**Exercise brief**
Return every record exactly as written.

Scripts that build objects:
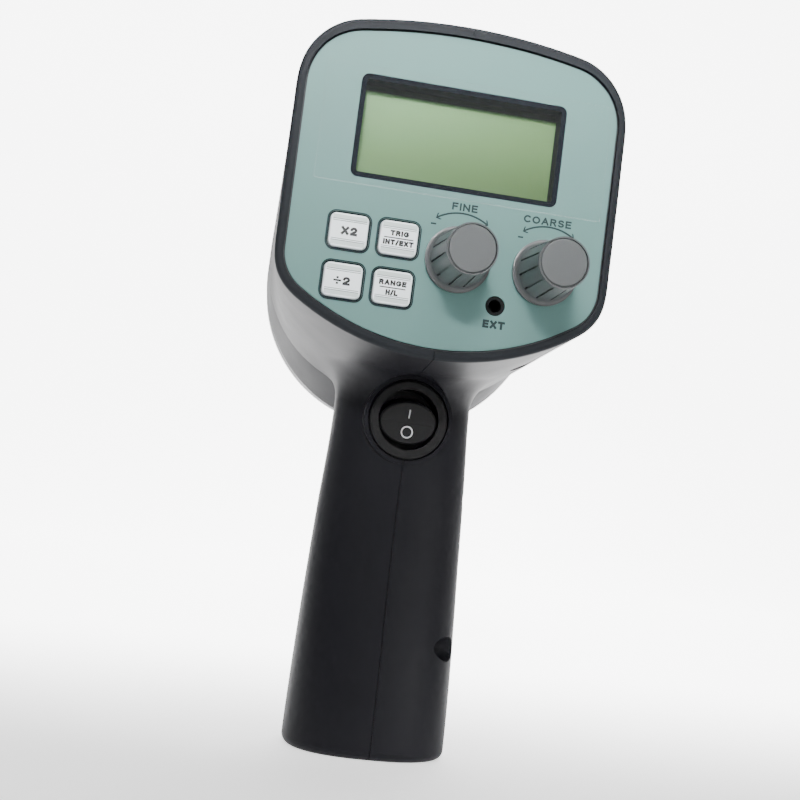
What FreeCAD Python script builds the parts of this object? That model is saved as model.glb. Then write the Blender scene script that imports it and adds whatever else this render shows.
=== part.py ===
import FreeCAD, Part
import math
import os

# Xenon stroboscope, handheld, in millimetres.
# The object stands on the foot of its handle. Z is up, the control panel faces -Y and the lamp
# shines along +Y. X = 0 is the plane where the two casing halves meet.
# The origin is on the standing surface, half way between the knob tips and the front of the lamp hood.

# Overall layout
display_height = 177.6
lamp_drop = 33.0
casing_depth = 60.0
hood_length = 39.4
knob_height = 20.6
handle_setback = 43.0

panel_y = (knob_height - casing_depth - hood_length) / 2
joint_y = panel_y + casing_depth
lamp_z = display_height - lamp_drop
hood_front_y = joint_y + hood_length
handle_y = panel_y + handle_setback

# Control panel outline, five arcs and two straight sides
panel_half_width = 44.2
panel_rise = 28.7
panel_fall = 58.6
top_arc_radius = 169.0
bottom_arc_radius = 70.0
upper_corner_radius = 16.0
lower_corner_radius = 12.0
panel_top_z = display_height + panel_rise
panel_bottom_z = display_height - panel_fall

# Casing
wall = 2.5
rim_band = 3.0
rim_proud = 0.8
rim_crown = 1.1
rim_edge_radius = 1.4
groove_width = 0.5
ledge_width = 2.0
ledge_thickness = 2.0
front_half_width = 46.3
front_half_height = 42.5
front_rise = 5.5
front_squareness_share = 2.25
neck_fillet = 12.0
seam_width = 0.2
seam_depth = 0.5
fit_gap = 0.1
cut_over = 2.0

# Handle
foot_half_width = 24.6
foot_rear_depth = 19.0
foot_front_depth = 16.9
foot_edge_radius = 2.5
grip_half_width = 21.0
grip_rear_inset = 6.5
grip_front_inset = 1.5
neck_reach = 7.0
neck_overlap = 12.0
handle_squareness_share = 2.35
grip_taper_share = 1.6
handle_rear_share = 0.7
handle_front_share = 0.76
neck_start_share = 0.87
neck_end_share = 1.13
handle_height_shares = (0, 0.12, 0.28, 0.46, 0.64, 0.82, 0.97, 1.13)
hood_rear_radius = 45.8
hood_front_radius = 44.8
neck_z = lamp_z - hood_rear_radius

# Panel stack, counted inward from the printed face
overlay_thickness = 0.5
plate_thickness = 2.5
plate_tuck = 1.3
plate_front_y = panel_y + overlay_thickness
plate_back_y = plate_front_y + plate_thickness
ledge_back_y = plate_back_y + ledge_thickness
rim_y = panel_y - rim_proud

# Display
display_width = 58.6
display_depth_z = 28.9
display_border = 1.4
display_corner = 2.0
display_recess = 5.6
bezel_flange = 2.0
window_thickness = 1.0
glass_thickness = 2.8
glass_margin = 0.9
holder_margin = 2.1
film_width = 81.6
film_depth_z = 33.2
film_shift = 1.6
film_thickness = 0.15

# Main board behind the panel
board_standoff = 9.5
board_thickness = 1.6
board_inset = 5.0
board_y = plate_back_y + board_standoff
board_back_y = board_y + board_thickness
board_boss_radius = 3.0
board_screw_radius = 1.0
board_screw_head_radius = 2.2
board_screw_head = 1.5
board_screw_bite = 4.0
board_boss_x = 37.0
board_boss_upper = 12.4
board_boss_middle = -19.6
board_boss_lower = -52.1

# Keys
key_width = 10.54
key_height = 9.34
key_corner = 1.6
key_edge_radius = 0.5
key_gap = 0.65
key_proud = 1.0
key_flange = 0.4
key_relief = 0.5
key_flange_thickness = 1.0
key_stem_radius = 2.0
key_travel = 0.5
key_rest_gap = 0.1
key_pitch_x = 13.9
key_pitch_z = 13.7
key_grid_x = -20.75
key_grid_drop = 36.8
tact_size = 6.0
tact_height = 3.5
tact_plunger_radius = 1.75
tact_plunger = 1.5

# Knobs and potentiometers
knob_drop = 33.3
fine_x = 3.3
coarse_x = 28.2
knob_skirt_radius = 9.3
knob_skirt_edge = 0.9
knob_flare = 2.2
knob_base_radius = 7.9
knob_top_radius = 6.95
knob_clearance = 0.5
knob_cap_radius = 6.4
knob_cap_thickness = 1.6
knob_cap_gap = 0.15
knob_cap_edge = 0.4
knob_flutes = 12
knob_flute_width = 0.55
knob_flute_depth = 0.55
knob_flute_margin = 1.6
nut_recess_radius = 6.8
nut_recess_depth = 4.2
nut_across_flats = 10.0
nut_thickness = 2.2
washer_radius = 5.6
washer_thickness = 0.5
bushing_radius = 3.5
bushing_length = 7.0
bushing_clearance = 0.1
shaft_radius = 3.0
shaft_clearance = 0.06
shaft_embed = 6.0
shaft_tip_gap = 0.4
pot_radius = 8.2

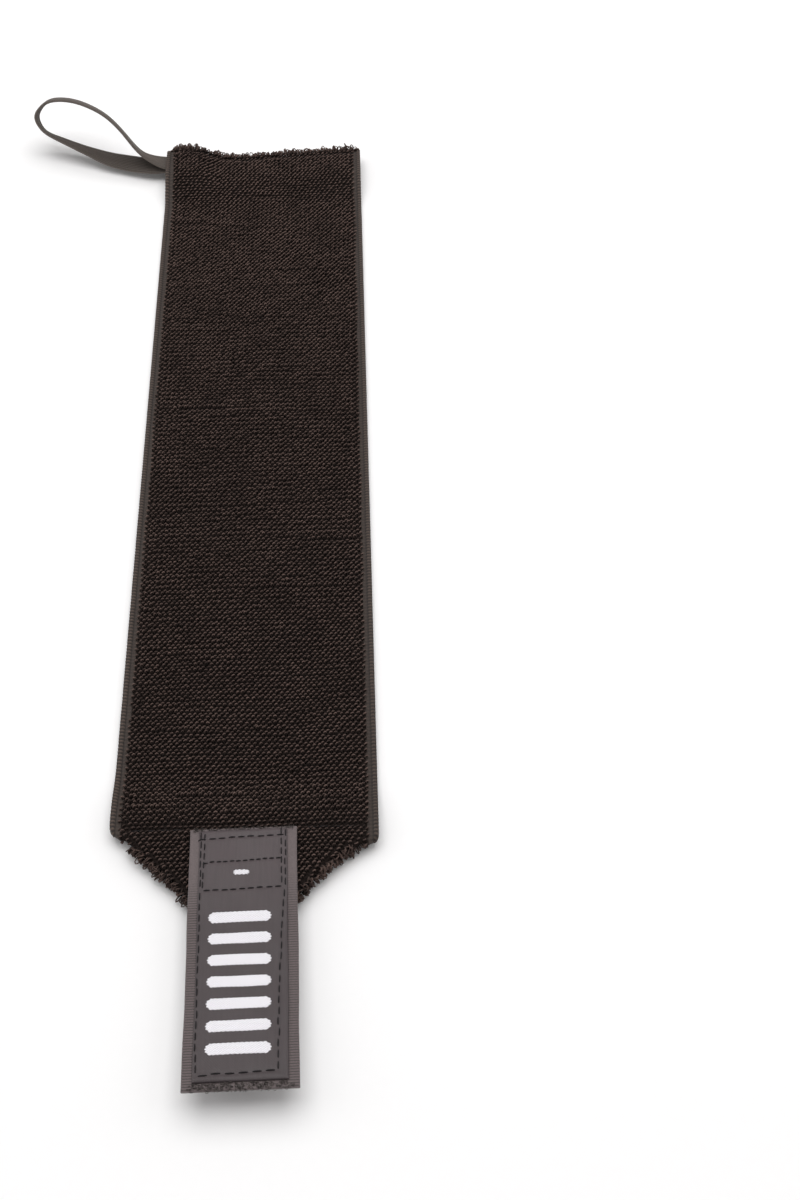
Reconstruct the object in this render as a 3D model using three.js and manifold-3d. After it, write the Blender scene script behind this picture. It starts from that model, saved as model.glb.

**Task response**
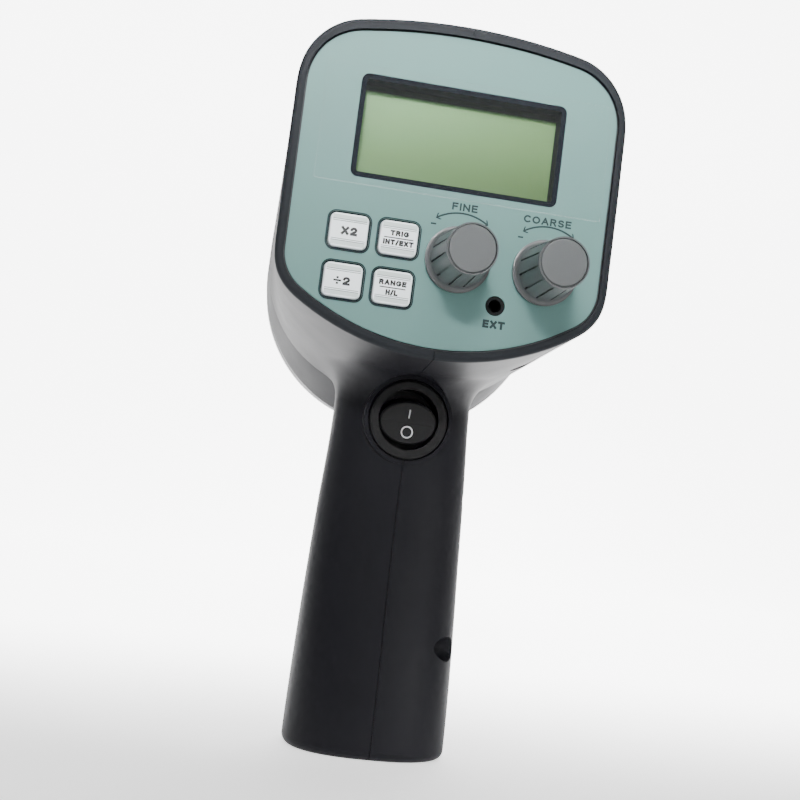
What FreeCAD Python script builds the parts of this object? That model is saved as model.glb. Then write the Blender scene script that imports it and adds whatever else this render shows.
=== part.py ===
import FreeCAD, Part
import math
import os

# Xenon stroboscope, handheld, in millimetres.
# The object stands on the foot of its handle. Z is up, the control panel faces -Y and the lamp
# shines along +Y. X = 0 is the plane where the two casing halves meet.
# The origin is on the standing surface, half way between the knob tips and the front of the lamp hood.

# Overall layout
display_height = 177.6
lamp_drop = 33.0
casing_depth = 60.0
hood_length = 39.4
knob_height = 20.6
handle_setback = 43.0

panel_y = (knob_height - casing_depth - hood_length) / 2
joint_y = panel_y + casing_depth
lamp_z = display_height - lamp_drop
hood_front_y = joint_y + hood_length
handle_y = panel_y + handle_setback

# Control panel outline, five arcs and two straight sides
panel_half_width = 44.2
panel_rise = 28.7
panel_fall = 58.6
top_arc_radius = 169.0
bottom_arc_radius = 70.0
upper_corner_radius = 16.0
lower_corner_radius = 12.0
panel_top_z = display_height + panel_rise
panel_bottom_z = display_height - panel_fall

# Casing
wall = 2.5
rim_band = 3.0
rim_proud = 0.8
rim_crown = 1.1
rim_edge_radius = 1.4
groove_width = 0.5
ledge_width = 2.0
ledge_thickness = 2.0
front_half_width = 46.3
front_half_height = 42.5
front_rise = 5.5
front_squareness_share = 2.25
neck_fillet = 12.0
seam_width = 0.2
seam_depth = 0.5
fit_gap = 0.1
cut_over = 2.0

# Handle
foot_half_width = 24.6
foot_rear_depth = 19.0
foot_front_depth = 16.9
foot_edge_radius = 2.5
grip_half_width = 21.0
grip_rear_inset = 6.5
grip_front_inset = 1.5
neck_reach = 7.0
neck_overlap = 12.0
handle_squareness_share = 2.35
grip_taper_share = 1.6
handle_rear_share = 0.7
handle_front_share = 0.76
neck_start_share = 0.87
neck_end_share = 1.13
handle_height_shares = (0, 0.12, 0.28, 0.46, 0.64, 0.82, 0.97, 1.13)
hood_rear_radius = 45.8
hood_front_radius = 44.8
neck_z = lamp_z - hood_rear_radius

# Panel stack, counted inward from the printed face
overlay_thickness = 0.5
plate_thickness = 2.5
plate_tuck = 1.3
plate_front_y = panel_y + overlay_thickness
plate_back_y = plate_front_y + plate_thickness
ledge_back_y = plate_back_y + ledge_thickness
rim_y = panel_y - rim_proud

# Display
display_width = 58.6
display_depth_z = 28.9
display_border = 1.4
display_corner = 2.0
display_recess = 5.6
bezel_flange = 2.0
window_thickness = 1.0
glass_thickness = 2.8
glass_margin = 0.9
holder_margin = 2.1
film_width = 81.6
film_depth_z = 33.2
film_shift = 1.6
film_thickness = 0.15

# Main board behind the panel
board_standoff = 9.5
board_thickness = 1.6
board_inset = 5.0
board_y = plate_back_y + board_standoff
board_back_y = board_y + board_thickness
board_boss_radius = 3.0
board_screw_radius = 1.0
board_screw_head_radius = 2.2
board_screw_head = 1.5
board_screw_bite = 4.0
board_boss_x = 37.0
board_boss_upper = 12.4
board_boss_middle = -19.6
board_boss_lower = -52.1

# Keys
key_width = 10.54
key_height = 9.34
key_corner = 1.6
key_edge_radius = 0.5
key_gap = 0.65
key_proud = 1.0
key_flange = 0.4
key_relief = 0.5
key_flange_thickness = 1.0
key_stem_radius = 2.0
key_travel = 0.5
key_rest_gap = 0.1
key_pitch_x = 13.9
key_pitch_z = 13.7
key_grid_x = -20.75
key_grid_drop = 36.8
tact_size = 6.0
tact_height = 3.5
tact_plunger_radius = 1.75
tact_plunger = 1.5

# Knobs and potentiometers
knob_drop = 33.3
fine_x = 3.3
coarse_x = 28.2
knob_skirt_radius = 9.3
knob_skirt_edge = 0.9
knob_flare = 2.2
knob_base_radius = 7.9
knob_top_radius = 6.95
knob_clearance = 0.5
knob_cap_radius = 6.4
knob_cap_thickness = 1.6
knob_cap_gap = 0.15
knob_cap_edge = 0.4
knob_flutes = 12
knob_flute_width = 0.55
knob_flute_depth = 0.55
knob_flute_margin = 1.6
nut_recess_radius = 6.8
nut_recess_depth = 4.2
nut_across_flats = 10.0
nut_thickness = 2.2
washer_radius = 5.6
washer_thickness = 0.5
bushing_radius = 3.5
bushing_length = 7.0
bushing_clearance = 0.1
shaft_radius = 3.0
shaft_clearance = 0.06
shaft_embed = 6.0
shaft_tip_gap = 0.4
pot_radius = 8.2

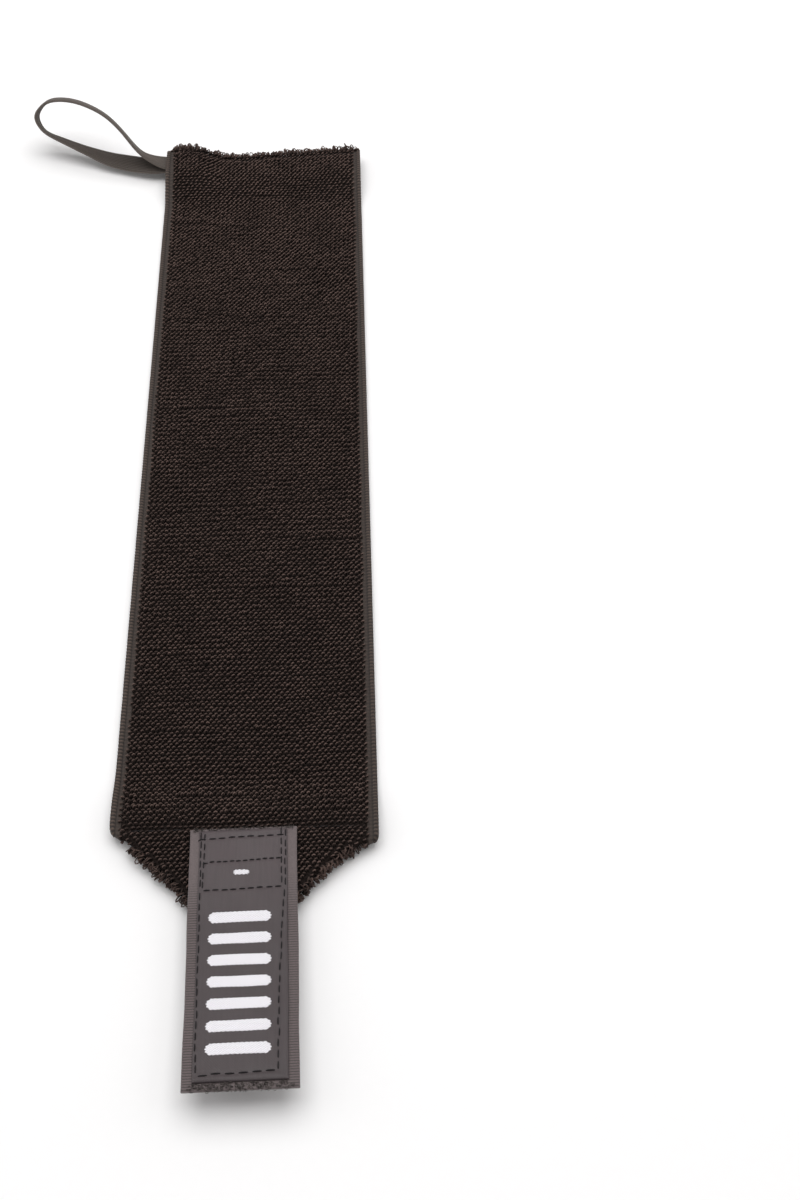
Reconstruct the object in this render as a 3D model using three.js and manifold-3d. After it, write the Blender scene script behind this picture. It starts from that model, saved as model.glb.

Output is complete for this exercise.